When the trial ended, Salerno was sentenced to 100 years in prison. The “gentleman gangster” who had quietly ruled New York’s skyline was caged, and his empire started to crumble.

The Fall of S&A

Without Salerno and Castellano pulling strings, S&A Concrete collapsed. No more guaranteed contracts. No more union intimidation. No more mob tax on every yard poured.

But the towers remained. Trump Tower. Other skyscrapers built during the boom. Each one a silent monument to the years when concrete was currency, and Fat Tony was king.

Salerno died in 1992 in a Missouri prison, far from the streets of East Harlem where his shadow once loomed. He went to his grave with the legacy of a man who turned building materials into power and profit, who proved that sometimes the foundations of a city are laid in blood.

Legacy in Stone

New York City has always been a place of contradictions—glamour above ground, rot beneath. The story of S&A Concrete is the story of both. It’s about ambition twisted by corruption. It’s about towers that scrape the sky while hiding the truth of how they were built.

For decades, every deal, every handshake, every slab of concrete mixed on a job site carried the invisible weight of the Mob.
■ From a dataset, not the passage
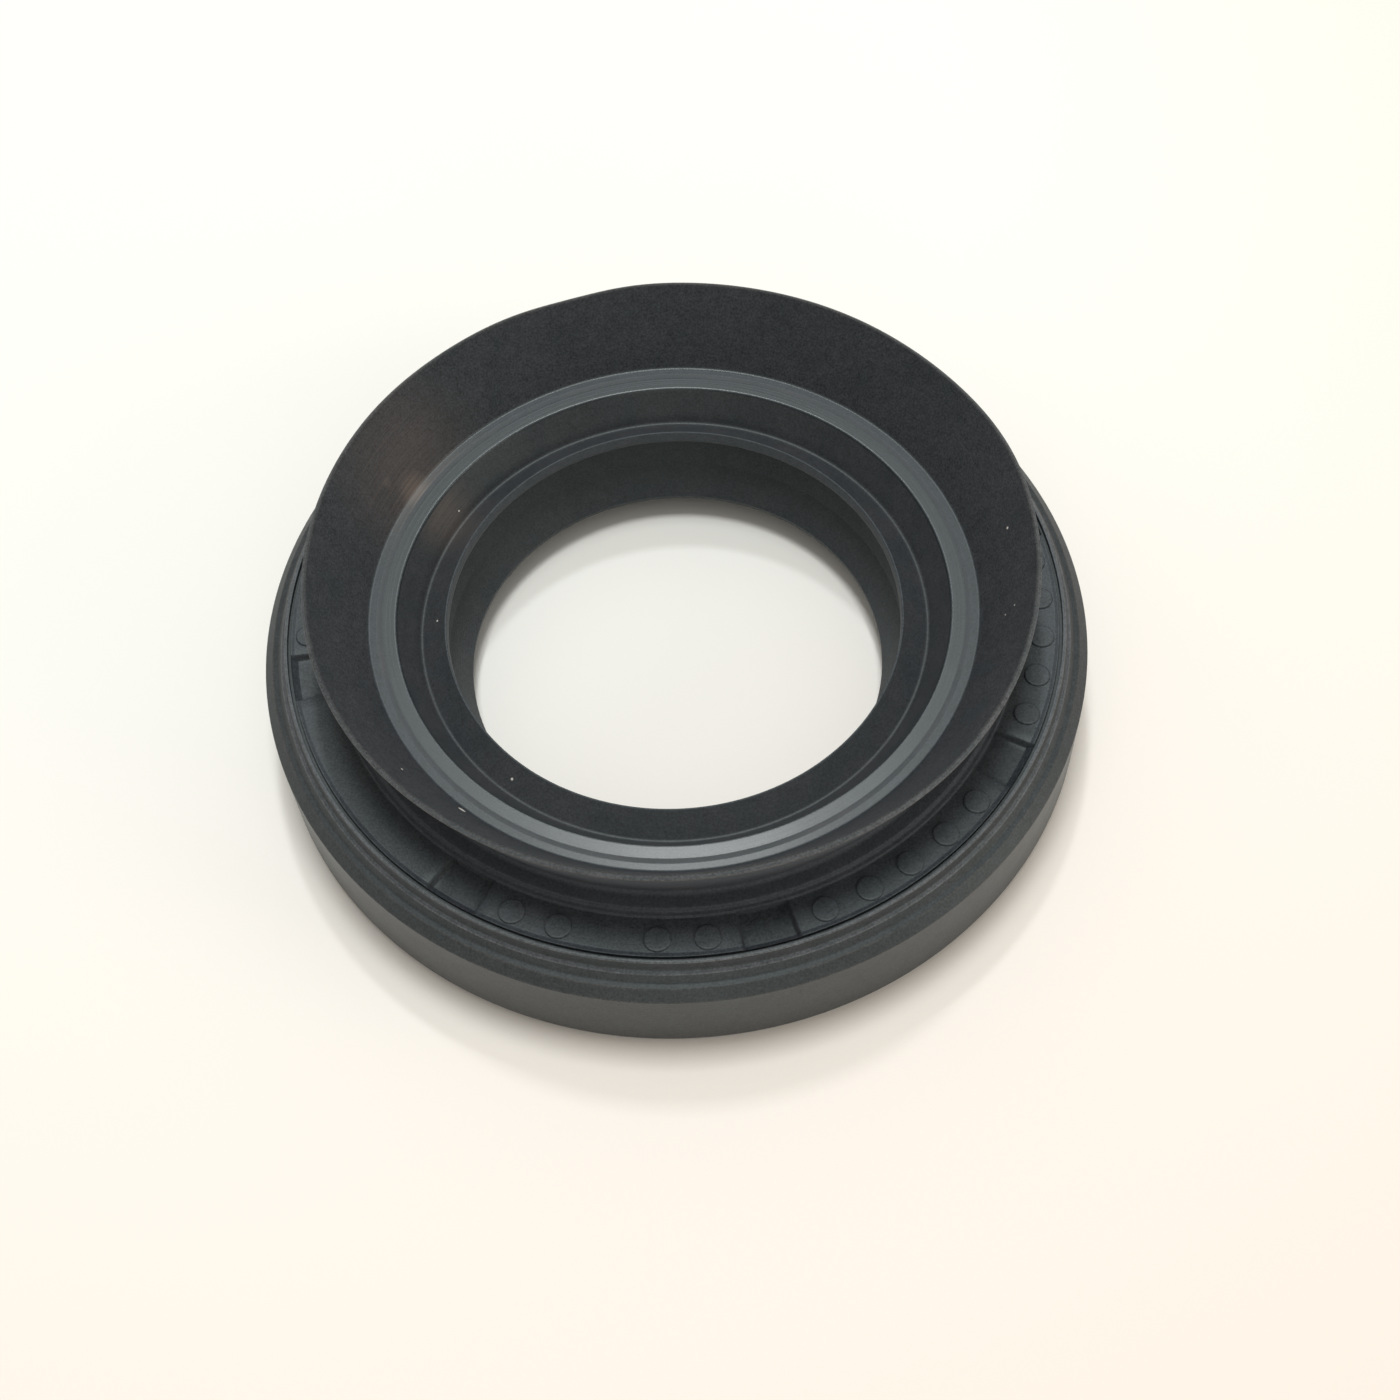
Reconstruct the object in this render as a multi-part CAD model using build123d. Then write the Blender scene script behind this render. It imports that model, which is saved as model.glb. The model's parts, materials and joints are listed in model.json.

Salerno’s empire is gone now, but its remnants remain in the skyline. Walk past Trump Tower. Look up at the other concrete giants of Midtown. They are still standing, long after the man who made them possible has turned to dust.

The city forgets fast. But the concrete remembers.

References

  • Raab, Selwyn. Five Families: The Rise, Decline, and Resurgence of America’s Most Powerful Mafia Empires. St. Martin’s Press, 2005.
  • Fried, Joseph P. “Anthony (Fat Tony) Salerno, Head of Crime Family, Dies at 80.” The New York Times, July 28, 1992.
  • Barrett, Wayne. Trump: The Deals and the Downfall. HarperCollins, 1992.
  • Jacobs, James B., Coleen Friel, and Robert Radick. Gotham Unbound: How New York City Was Liberated from the Grip of Organized Crime. NYU Press, 1999.
  • United States v. Anthony Salerno, 868 F.2d 524 (2d Cir. 1989).